STORED DATA:
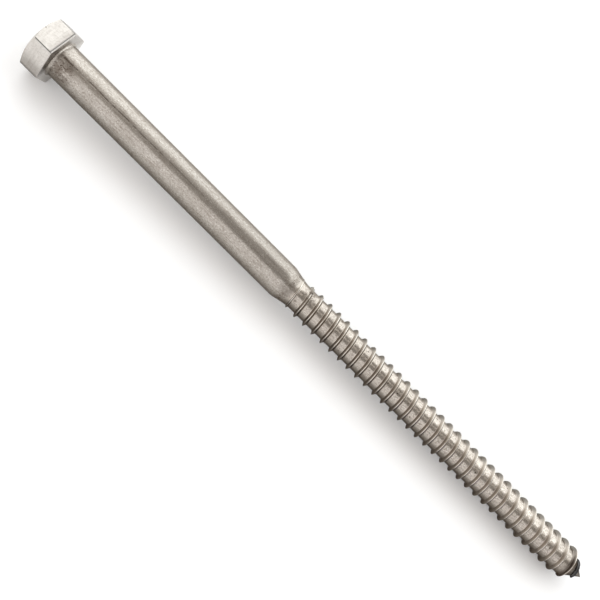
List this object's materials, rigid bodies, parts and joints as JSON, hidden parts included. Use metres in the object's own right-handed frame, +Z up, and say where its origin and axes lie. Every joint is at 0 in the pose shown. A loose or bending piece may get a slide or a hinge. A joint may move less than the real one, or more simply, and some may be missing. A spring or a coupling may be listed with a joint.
{
  "type": "lag bolt",
  "caption": "Long hex-head lag bolt with a plain shank, a necked-down coarse wood thread and a gimlet point, lying as it comes to rest.",
  "frame": {"origin": "centre of the head's bearing face, on the bolt's axis", "axes": "+X along the bolt from the head to the point, dipping 0.78 degrees because the head is wider than the thread; +Z up, with the bolt lying on one flat of its head and on its thread; +Y to its left"},
  "size_m": [0.2603, 0.0218, 0.0191],
  "materials": {
    "stainless_steel": "as forged and rolled, lightly polished"
  },
  "bodies": {
    "root": {"lag_bolt": "stainless_steel"}
  },
  "joints": []
}
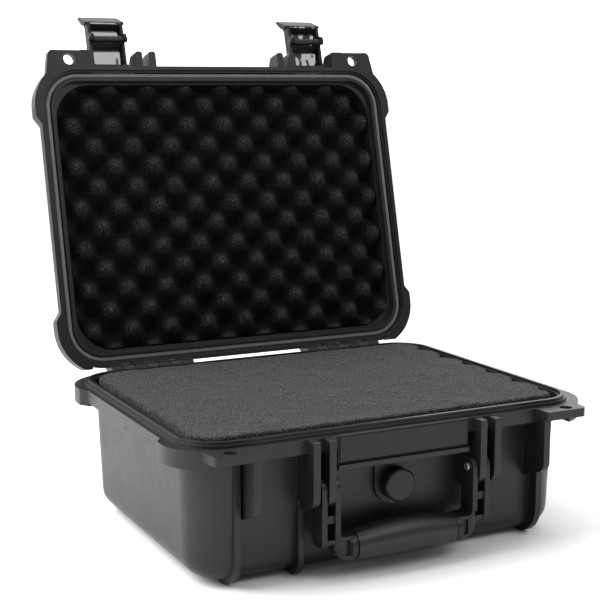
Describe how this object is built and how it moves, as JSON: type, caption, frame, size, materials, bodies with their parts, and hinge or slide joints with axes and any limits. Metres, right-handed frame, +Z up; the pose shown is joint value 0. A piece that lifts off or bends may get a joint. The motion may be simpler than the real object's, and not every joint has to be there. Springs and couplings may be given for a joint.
{
  "type": "hard equipment case",
  "caption": "Hard plastic equipment case with hinged lid, throw latches, folding handle, pressure valve, padlock tabs and foam lining.",
  "frame": {"origin": "on the floor, under the middle of the whole open case", "axes": "+Z up, +X to the case's right seen from its front, +Y towards the hinges; the front with the handle faces -Y"},
  "size_m": [0.3316, 0.3746, 0.3905],
  "materials": {
    "shell": "fine textured black moulded plastic",
    "latch": "smooth black moulded plastic",
    "trim": "satin black moulded plastic",
    "label": "blank matt black plate",
    "grip": "soft black rubber sleeve",
    "gasket": "dark grey sealing rubber",
    "lid_foam": "charcoal open-cell foam, egg-crate face",
    "base_foam": "dark grey open-cell foam",
    "pin": "plain steel"
  },
  "bodies": {
    "base": {"base_shell": "shell", "base_foam_top": "base_foam", "base_foam_middle": "base_foam", "base_foam_bottom": "base_foam", "label_plate": "label", "valve_nut": "trim", "hinge_pin_left": "pin", "hinge_pin_right": "pin"},
    "lid": {"lid_shell": "shell", "lid_gasket": "gasket", "lid_foam": "lid_foam", "latch_pin_left": "pin", "latch_pin_right": "pin"},
    "latch_left": {"latch_lever_left": "latch", "latch_hook_bar_left": "trim"},
    "latch_right": {"latch_lever_right": "latch", "latch_hook_bar_right": "trim"},
    "handle": {"handle_frame": "trim", "handle_grip": "grip", "handle_pin_left": "pin", "handle_pin_right": "pin"},
    "valve": {"valve_knob": "trim", "valve_o_ring": "gasket"}
  },
  "joints": [
    {"name": "lid_hinge", "type": "hinge", "parent": "base", "child": "lid", "pos_m": [0, 0.08056, 0.1022], "axis": [1, 0, 0], "range_deg": [0, 104]},
    {"name": "latch_left_pivot", "type": "hinge", "parent": "lid", "child": "latch_left", "pos_m": [-0.0942, 0.15445, 0.34648], "axis": [1, 0, 0], "range_deg": [-20, 92]},
    {"name": "latch_right_pivot", "type": "hinge", "parent": "lid", "child": "latch_right", "pos_m": [0.0942, 0.15445, 0.34648], "axis": [1, 0, 0], "range_deg": [-20, 92]},
    {"name": "handle_swing", "type": "hinge", "parent": "base", "child": "handle", "pos_m": [0, -0.17324, 0.0665], "axis": [-1, 0, 0], "range_deg": [-3, 110]},
    {"name": "valve_turn", "type": "hinge", "parent": "base", "child": "valve", "pos_m": [0, -0.17094, 0.059], "axis": [0, -1, 0], "range_deg": [0, 270]}
  ]
}
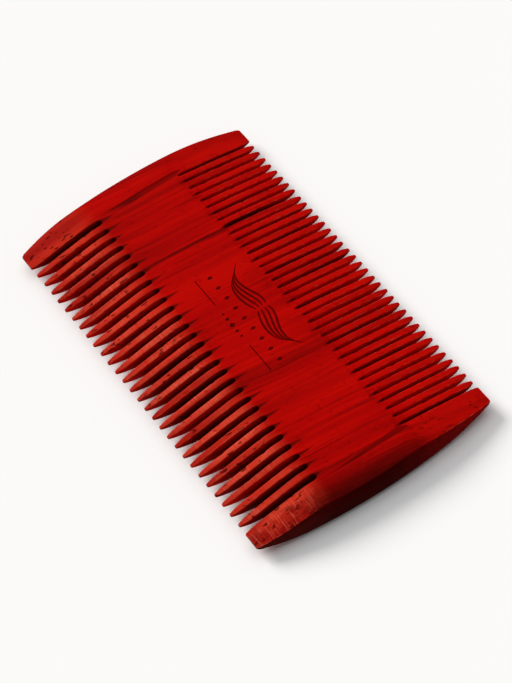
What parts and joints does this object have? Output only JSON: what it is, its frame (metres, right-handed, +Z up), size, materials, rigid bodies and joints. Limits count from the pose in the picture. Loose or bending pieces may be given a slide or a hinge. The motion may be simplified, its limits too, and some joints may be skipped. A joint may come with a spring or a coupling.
{
  "type": "beard comb",
  "caption": "Flat double-sided wooden beard comb with coarse teeth along one long edge, fine teeth along the other, a solid spine and bowed solid ends.",
  "frame": {"origin": "under the middle of the comb, on the flat underside of the spine", "axes": "+X along the two rows of teeth, +Y along the teeth from the coarse edge to the fine edge, +Z up through the thickness"},
  "size_m": [0.089, 0.0502, 0.0058],
  "materials": {
    "red_hardwood": "oiled satin, sawn faces darker"
  },
  "bodies": {
    "root": {"spine": "red_hardwood", "end_guard_left": "red_hardwood", "end_guard_right": "red_hardwood", "coarse_tooth_01": "red_hardwood", "coarse_tooth_02": "red_hardwood", "coarse_tooth_03": "red_hardwood", "coarse_tooth_04": "red_hardwood", "coarse_tooth_05": "red_hardwood", "coarse_tooth_06": "red_hardwood", "coarse_tooth_07": "red_hardwood", "coarse_tooth_08": "red_hardwood", "coarse_tooth_09": "red_hardwood", "coarse_tooth_10": "red_hardwood", "coarse_tooth_11": "red_hardwood", "coarse_tooth_12": "red_hardwood", "coarse_tooth_13": "red_hardwood", "coarse_tooth_14": "red_hardwood", "coarse_tooth_15": "red_hardwood", "coarse_tooth_16": "red_hardwood", "coarse_tooth_17": "red_hardwood", "coarse_tooth_18": "red_hardwood", "coarse_tooth_19": "red_hardwood", "coarse_tooth_20": "red_hardwood", "coarse_tooth_21": "red_hardwood", "coarse_tooth_22": "red_hardwood", "coarse_tooth_23": "red_hardwood", "coarse_tooth_24": "red_hardwood", "coarse_tooth_25": "red_hardwood", "coarse_tooth_26": "red_hardwood", "coarse_tooth_27": "red_hardwood", "coarse_tooth_28": "red_hardwood", "fine_tooth_pair_01": "red_hardwood", "fine_tooth_pair_02": "red_hardwood", "fine_tooth_pair_03": "red_hardwood", "fine_tooth_pair_04": "red_hardwood", "fine_tooth_pair_05": "red_hardwood", "fine_tooth_pair_06": "red_hardwood", "fine_tooth_pair_07": "red_hardwood", "fine_tooth_pair_08": "red_hardwood", "fine_tooth_pair_09": "red_hardwood", "fine_tooth_pair_10": "red_hardwood", "fine_tooth_pair_11": "red_hardwood", "fine_tooth_pair_12": "red_hardwood", "fine_tooth_pair_13": "red_hardwood", "fine_tooth_pair_14": "red_hardwood", "fine_tooth_pair_15": "red_hardwood", "fine_tooth_pair_16": "red_hardwood", "fine_tooth_pair_17": "red_hardwood", "fine_tooth_pair_18": "red_hardwood"}
  },
  "joints": []
}
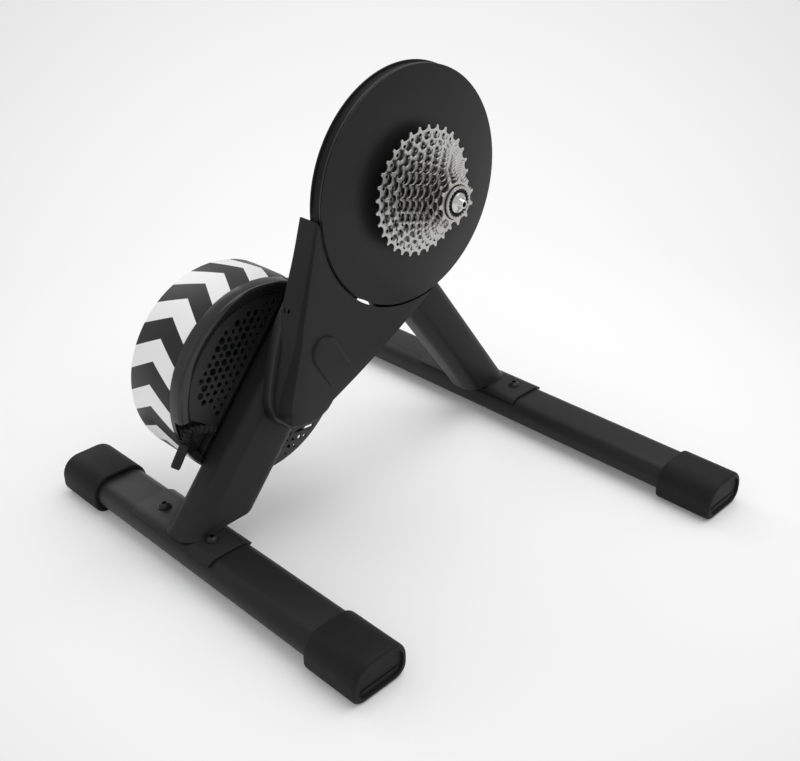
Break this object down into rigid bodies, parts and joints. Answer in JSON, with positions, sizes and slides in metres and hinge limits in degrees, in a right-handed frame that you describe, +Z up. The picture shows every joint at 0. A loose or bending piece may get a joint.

STATED PROBLEM:
Output the full listing exactly as it stands.

RESULT FOR THIS TASK:
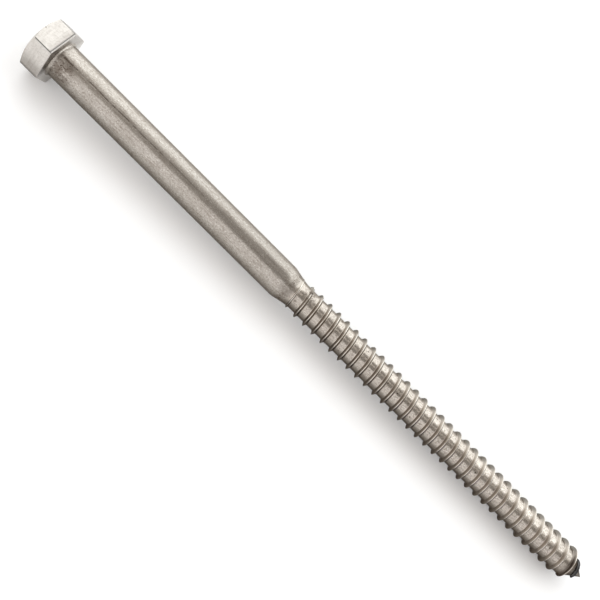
List this object's materials, rigid bodies, parts and joints as JSON, hidden parts included. Use metres in the object's own right-handed frame, +Z up, and say where its origin and axes lie. Every joint is at 0 in the pose shown. A loose or bending piece may get a slide or a hinge. A joint may move less than the real one, or more simply, and some may be missing. A spring or a coupling may be listed with a joint.
{
  "type": "lag bolt",
  "caption": "Long hex-head lag bolt with a plain shank, a necked-down coarse wood thread and a gimlet point, lying as it comes to rest.",
  "frame": {"origin": "centre of the head's bearing face, on the bolt's axis", "axes": "+X along the bolt from the head to the point, dipping 0.78 degrees because the head is wider than the thread; +Z up, with the bolt lying on one flat of its head and on its thread; +Y to its left"},
  "size_m": [0.2603, 0.0218, 0.0191],
  "materials": {
    "stainless_steel": "as forged and rolled, lightly polished"
  },
  "bodies": {
    "root": {"lag_bolt": "stainless_steel"}
  },
  "joints": []
}
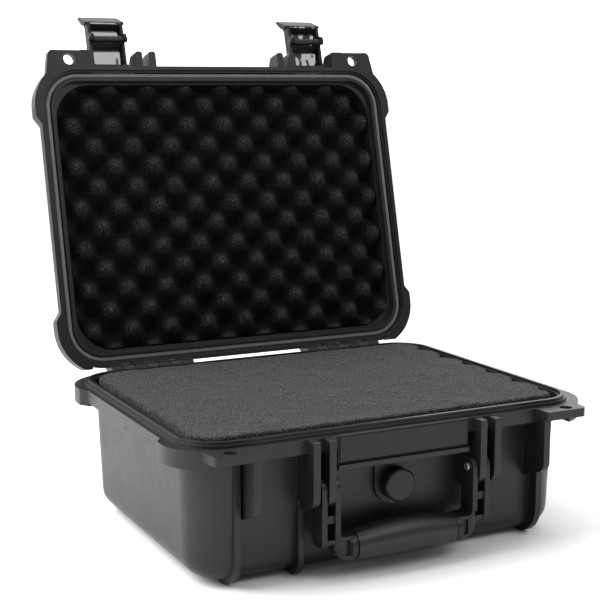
Describe how this object is built and how it moves, as JSON: type, caption, frame, size, materials, bodies with their parts, and hinge or slide joints with axes and any limits. Metres, right-handed frame, +Z up; the pose shown is joint value 0. A piece that lifts off or bends may get a joint. The motion may be simpler than the real object's, and not every joint has to be there. Springs and couplings may be given for a joint.
{
  "type": "hard equipment case",
  "caption": "Hard plastic equipment case with hinged lid, throw latches, folding handle, pressure valve, padlock tabs and foam lining.",
  "frame": {"origin": "on the floor, under the middle of the whole open case", "axes": "+Z up, +X to the case's right seen from its front, +Y towards the hinges; the front with the handle faces -Y"},
  "size_m": [0.3316, 0.3746, 0.3905],
  "materials": {
    "shell": "fine textured black moulded plastic",
    "latch": "smooth black moulded plastic",
    "trim": "satin black moulded plastic",
    "label": "blank matt black plate",
    "grip": "soft black rubber sleeve",
    "gasket": "dark grey sealing rubber",
    "lid_foam": "charcoal open-cell foam, egg-crate face",
    "base_foam": "dark grey open-cell foam",
    "pin": "plain steel"
  },
  "bodies": {
    "base": {"base_shell": "shell", "base_foam_top": "base_foam", "base_foam_middle": "base_foam", "base_foam_bottom": "base_foam", "label_plate": "label", "valve_nut": "trim", "hinge_pin_left": "pin", "hinge_pin_right": "pin"},
    "lid": {"lid_shell": "shell", "lid_gasket": "gasket", "lid_foam": "lid_foam", "latch_pin_left": "pin", "latch_pin_right": "pin"},
    "latch_left": {"latch_lever_left": "latch", "latch_hook_bar_left": "trim"},
    "latch_right": {"latch_lever_right": "latch", "latch_hook_bar_right": "trim"},
    "handle": {"handle_frame": "trim", "handle_grip": "grip", "handle_pin_left": "pin", "handle_pin_right": "pin"},
    "valve": {"valve_knob": "trim", "valve_o_ring": "gasket"}
  },
  "joints": [
    {"name": "lid_hinge", "type": "hinge", "parent": "base", "child": "lid", "pos_m": [0, 0.08056, 0.1022], "axis": [1, 0, 0], "range_deg": [0, 104]},
    {"name": "latch_left_pivot", "type": "hinge", "parent": "lid", "child": "latch_left", "pos_m": [-0.0942, 0.15445, 0.34648], "axis": [1, 0, 0], "range_deg": [-20, 92]},
    {"name": "latch_right_pivot", "type": "hinge", "parent": "lid", "child": "latch_right", "pos_m": [0.0942, 0.15445, 0.34648], "axis": [1, 0, 0], "range_deg": [-20, 92]},
    {"name": "handle_swing", "type": "hinge", "parent": "base", "child": "handle", "pos_m": [0, -0.17324, 0.0665], "axis": [-1, 0, 0], "range_deg": [-3, 110]},
    {"name": "valve_turn", "type": "hinge", "parent": "base", "child": "valve", "pos_m": [0, -0.17094, 0.059], "axis": [0, -1, 0], "range_deg": [0, 270]}
  ]
}
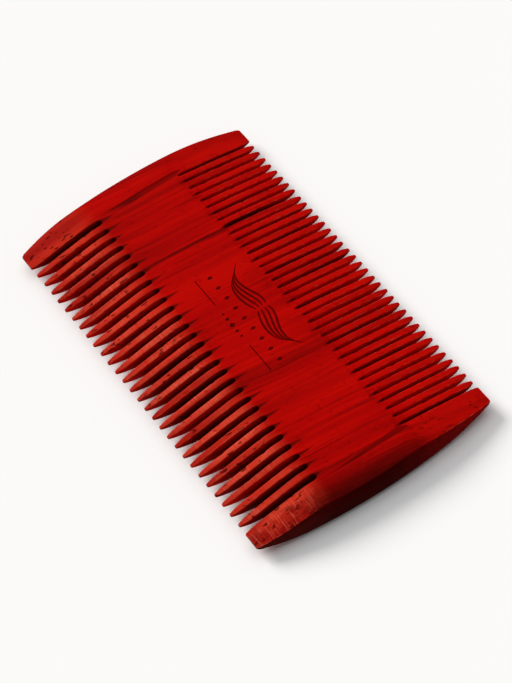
What parts and joints does this object have? Output only JSON: what it is, its frame (metres, right-handed, +Z up), size, materials, rigid bodies and joints. Limits count from the pose in the picture. Loose or bending pieces may be given a slide or a hinge. The motion may be simplified, its limits too, and some joints may be skipped. A joint may come with a spring or a coupling.
{
  "type": "beard comb",
  "caption": "Flat double-sided wooden beard comb with coarse teeth along one long edge, fine teeth along the other, a solid spine and bowed solid ends.",
  "frame": {"origin": "under the middle of the comb, on the flat underside of the spine", "axes": "+X along the two rows of teeth, +Y along the teeth from the coarse edge to the fine edge, +Z up through the thickness"},
  "size_m": [0.089, 0.0502, 0.0058],
  "materials": {
    "red_hardwood": "oiled satin, sawn faces darker"
  },
  "bodies": {
    "root": {"spine": "red_hardwood", "end_guard_left": "red_hardwood", "end_guard_right": "red_hardwood", "coarse_tooth_01": "red_hardwood", "coarse_tooth_02": "red_hardwood", "coarse_tooth_03": "red_hardwood", "coarse_tooth_04": "red_hardwood", "coarse_tooth_05": "red_hardwood", "coarse_tooth_06": "red_hardwood", "coarse_tooth_07": "red_hardwood", "coarse_tooth_08": "red_hardwood", "coarse_tooth_09": "red_hardwood", "coarse_tooth_10": "red_hardwood", "coarse_tooth_11": "red_hardwood", "coarse_tooth_12": "red_hardwood", "coarse_tooth_13": "red_hardwood", "coarse_tooth_14": "red_hardwood", "coarse_tooth_15": "red_hardwood", "coarse_tooth_16": "red_hardwood", "coarse_tooth_17": "red_hardwood", "coarse_tooth_18": "red_hardwood", "coarse_tooth_19": "red_hardwood", "coarse_tooth_20": "red_hardwood", "coarse_tooth_21": "red_hardwood", "coarse_tooth_22": "red_hardwood", "coarse_tooth_23": "red_hardwood", "coarse_tooth_24": "red_hardwood", "coarse_tooth_25": "red_hardwood", "coarse_tooth_26": "red_hardwood", "coarse_tooth_27": "red_hardwood", "coarse_tooth_28": "red_hardwood", "fine_tooth_pair_01": "red_hardwood", "fine_tooth_pair_02": "red_hardwood", "fine_tooth_pair_03": "red_hardwood", "fine_tooth_pair_04": "red_hardwood", "fine_tooth_pair_05": "red_hardwood", "fine_tooth_pair_06": "red_hardwood", "fine_tooth_pair_07": "red_hardwood", "fine_tooth_pair_08": "red_hardwood", "fine_tooth_pair_09": "red_hardwood", "fine_tooth_pair_10": "red_hardwood", "fine_tooth_pair_11": "red_hardwood", "fine_tooth_pair_12": "red_hardwood", "fine_tooth_pair_13": "red_hardwood", "fine_tooth_pair_14": "red_hardwood", "fine_tooth_pair_15": "red_hardwood", "fine_tooth_pair_16": "red_hardwood", "fine_tooth_pair_17": "red_hardwood", "fine_tooth_pair_18": "red_hardwood"}
  },
  "joints": []
}
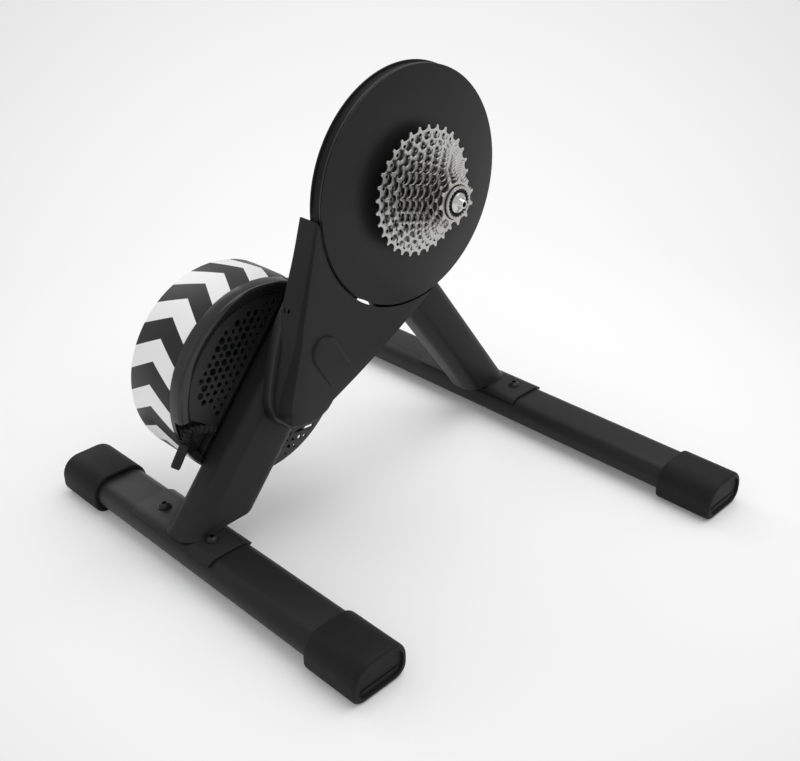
Break this object down into rigid bodies, parts and joints. Answer in JSON, with positions, sizes and slides in metres and hinge limits in degrees, in a right-handed frame that you describe, +Z up. The picture shows every joint at 0. A loose or bending piece may get a joint.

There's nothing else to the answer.